Sacco Times

Keeping you informed

SASRA proposes a 0.165% new levy on Non-WDT Sacco’s

3 min read

SACCOs Societies Regulatory Authority (SASRA) has released a regulatory impact report that seeks
to have Non-Deposit Taking SACCOs pay levies on their now-withdrawable deposits at a rate of 0.165%.
The report is in accordance with the SACCO Societies (Non-Deposit Taking Business) Regulations 2020, which requires the authority to impose a levy on Non-DT SACCOs. At the same time,

Deposit -Taking SACCOs will be paying a levy rate of 0.175% on their total deposits. According to section 15(1) of the Act, the authority may impose a levy on the deposits held in DT SACCOs or as may be determined by the authority. From the foregoing, SASRA believes that the new rate is subject to a maximum of Kshs 8 Million per Non-WDT-SACCO.

“Considering the fact that the DTSACCOs’ maximum levy payable is fixed at Kshs 10 Million, coupled with
the level and intensity of DT-SACCOs’ activities being much higher than that of the Non-WDT-SACCOs, the maximum amount of levy payable by

Non-WDT-SACCOs should be less than the latter’s,” read the report. With no minimum set for the DTSACCOs, SARSA sees it as quite rational that Non-WDT-SACCOs be treated equally, operating on no minimum amounts. Moreover, the minimum amount set will likely affect Non-WDTSACCOs with small deposit bases, requiring them to remit more than their shares.

Moreover, Non-WDT-SACCOs with higher maximum amounts are better placed financially since their levies will constantly increase annually, compared to those SACCOs with a maximum limit of Kshs 8million.
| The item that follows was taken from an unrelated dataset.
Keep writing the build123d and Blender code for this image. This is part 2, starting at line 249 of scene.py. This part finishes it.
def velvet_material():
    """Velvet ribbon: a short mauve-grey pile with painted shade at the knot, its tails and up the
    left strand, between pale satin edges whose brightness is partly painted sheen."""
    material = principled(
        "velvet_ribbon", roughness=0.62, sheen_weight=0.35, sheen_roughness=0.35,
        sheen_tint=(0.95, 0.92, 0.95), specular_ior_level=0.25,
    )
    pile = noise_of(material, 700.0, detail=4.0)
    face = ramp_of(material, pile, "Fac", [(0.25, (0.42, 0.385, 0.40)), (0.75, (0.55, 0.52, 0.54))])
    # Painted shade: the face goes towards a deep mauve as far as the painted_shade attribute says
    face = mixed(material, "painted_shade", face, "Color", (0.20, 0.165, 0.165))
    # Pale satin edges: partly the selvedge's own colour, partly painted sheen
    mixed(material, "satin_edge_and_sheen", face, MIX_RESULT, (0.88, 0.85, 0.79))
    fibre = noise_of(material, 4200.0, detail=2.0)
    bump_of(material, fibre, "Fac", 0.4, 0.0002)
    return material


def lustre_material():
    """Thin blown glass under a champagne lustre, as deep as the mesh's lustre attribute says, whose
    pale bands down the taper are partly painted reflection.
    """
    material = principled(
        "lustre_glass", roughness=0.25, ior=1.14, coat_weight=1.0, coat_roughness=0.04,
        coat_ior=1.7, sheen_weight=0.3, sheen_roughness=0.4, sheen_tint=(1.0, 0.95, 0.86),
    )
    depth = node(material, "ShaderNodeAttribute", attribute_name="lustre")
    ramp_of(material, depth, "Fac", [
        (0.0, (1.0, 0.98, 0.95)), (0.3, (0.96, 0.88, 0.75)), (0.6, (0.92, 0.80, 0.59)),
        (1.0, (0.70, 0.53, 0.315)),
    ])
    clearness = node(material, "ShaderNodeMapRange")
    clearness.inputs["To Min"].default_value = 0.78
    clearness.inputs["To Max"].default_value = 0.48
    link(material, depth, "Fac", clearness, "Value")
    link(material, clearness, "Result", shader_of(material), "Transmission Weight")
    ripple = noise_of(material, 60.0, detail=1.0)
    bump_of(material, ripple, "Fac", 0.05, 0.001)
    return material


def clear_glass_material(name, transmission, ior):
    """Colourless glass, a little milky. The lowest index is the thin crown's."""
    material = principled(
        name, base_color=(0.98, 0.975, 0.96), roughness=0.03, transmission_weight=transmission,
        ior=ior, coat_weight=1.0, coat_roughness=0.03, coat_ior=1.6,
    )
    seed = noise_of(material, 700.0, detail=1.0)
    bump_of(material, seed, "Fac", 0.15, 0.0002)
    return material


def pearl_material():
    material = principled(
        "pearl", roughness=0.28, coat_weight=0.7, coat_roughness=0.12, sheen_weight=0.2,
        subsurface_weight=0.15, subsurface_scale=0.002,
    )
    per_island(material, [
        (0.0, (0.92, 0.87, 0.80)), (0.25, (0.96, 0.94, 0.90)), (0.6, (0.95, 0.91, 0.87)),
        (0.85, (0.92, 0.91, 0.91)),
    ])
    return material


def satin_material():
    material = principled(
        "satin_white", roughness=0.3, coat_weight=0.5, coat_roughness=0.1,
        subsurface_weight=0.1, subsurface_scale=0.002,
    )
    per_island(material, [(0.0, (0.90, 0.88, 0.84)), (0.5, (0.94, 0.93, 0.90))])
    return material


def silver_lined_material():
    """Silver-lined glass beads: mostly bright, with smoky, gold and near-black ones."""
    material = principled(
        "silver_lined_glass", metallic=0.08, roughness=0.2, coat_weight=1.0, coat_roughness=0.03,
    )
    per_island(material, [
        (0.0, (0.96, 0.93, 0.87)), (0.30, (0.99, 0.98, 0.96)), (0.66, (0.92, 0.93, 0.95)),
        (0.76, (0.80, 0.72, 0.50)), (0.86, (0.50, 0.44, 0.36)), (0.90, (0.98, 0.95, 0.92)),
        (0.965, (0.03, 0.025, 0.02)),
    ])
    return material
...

Reasons for the levy The proposed levy order, which has been prepared according to the state’s
guidelines on the regulatory agency funding are based on policy justifications for the imposition of levies on the SACCOs.

SASRA has been licensing, regulating, and supervising only the DT-SACCOs since its inception in 2020. As of June 2021, the authority had registered a total of 175 DT-SACCOs. However, as in December, 2021, the Authority had also licensed and embedded in its supervisory framework, a total of 169

This has engineered a new spirit that seeks to ensure equity and fairness between DT-SACCOs and
the Non-WDT-SACCOs on cost-sharing of the associated regulations and supervisions.

Principally, the new levy order will activate section 15(1) of the regulator’s Act that empowers it to impose the SACCO societies levy while ensuring the country’s financial stability through effective supervision of the SACCO industry.
The authority also considers both the direct and indirect impacts of the levy order, majorly benefiting the funding of the supervision and regulations of the Non-WDT SACCOs. This will, among others, enhance financial stability, increase market confidence, protect members’ deposits, and facilitate policy formulation.

Levy due date To determine the deadline of the imposed levy, SASRA relies on the government’s annual budgetary timeline which runs from 1st July to 30th June every year.

This is in line with the SACCOs’ fiscal and budgeting years. Moreover, it relies on the SACCOs’ Financial Statements that are usually finalized on, or before 30th April every year. Therefore, the regulator proposes to use the SACCOs’ Financial Statements calendar year.

Meanwhile, the proposed levy order has reached a critical stage requiring public participation. It contains the necessary information that details the appraisal of the potential impacts of the levy on individual SACCOs, including cost-benefit analysis.

“It is now time to impose a SACCO Societies Levy upon the NWDTSACCOs in accordance with section
15(1) of the Act,” read the signed report. Therefore, the authority accepts feedback and comments from all stakeholders, mainly the Non-WDTSACCOs, to consider the report and the proposed Levy Order availed to them in the report.

This participation will hereto provide the authority with appropriate views, comments, or feedback that
it may use against decisions around the matter. Those participating have a deadline of up to 25th of February, 2022.